Photo 3-2. Airport Beach

Photo 3-3. Airport Beach, 2/25/2005

Photo 3-4. Little South America, 2/23/2005
On 3/2, beach surveys were conducted at Summer Bay and Front Beach. No new tar balls were observed.
On 3/3, beach surveys were conducted at Little South America, Wide Bay, and Airport Beach. A few tar balls were observed at Little South America, but the beach survey team suspected that most of these were tar balls that had been missed on the 3/1 survey due to low visibility (rain), with the exception of one tar ball that appeared “fresh” (Photo 3-1). One tar ball was observed at Airport Beach. There were no oil observations at Wide Bay.

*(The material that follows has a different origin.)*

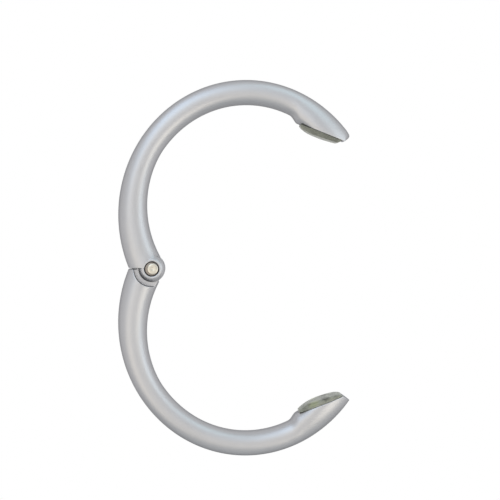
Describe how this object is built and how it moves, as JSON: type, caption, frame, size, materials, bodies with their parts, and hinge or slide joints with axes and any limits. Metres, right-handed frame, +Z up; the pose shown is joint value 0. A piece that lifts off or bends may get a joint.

Attached are several photos that show the beach survey technique. We have selected short beach segments on each of the 6 beaches, and these same segments are surveyed every other day or so. First, the surveying team slowly moves down the beach, zig-zagging, and uses surveyor flags to mark every observed tar ball. Then, they stop at a designated photo location and take a photo of the beach, showing the basic distribution of tar balls (Photo 3-2). This not only informs on the quantity but on the general distribution (tide line). This information will presumably be useful in distinguishing whether tar balls observed on subsequent trips may have been overlooked during the initial survey (as reported for Little South America 3/3) or whether they may be from a new event. After the entire segment has been walked & the photograph taken, the survey team then reverses their course and stops at each flag, takes a waypoint, and photographs the GPS unit and tarball (Photo 3-3). Finally, the tar ball is cleaned off the beach, to the extent practical, and samples are occasionally taken for archive or lab analysis (Photo 3-4).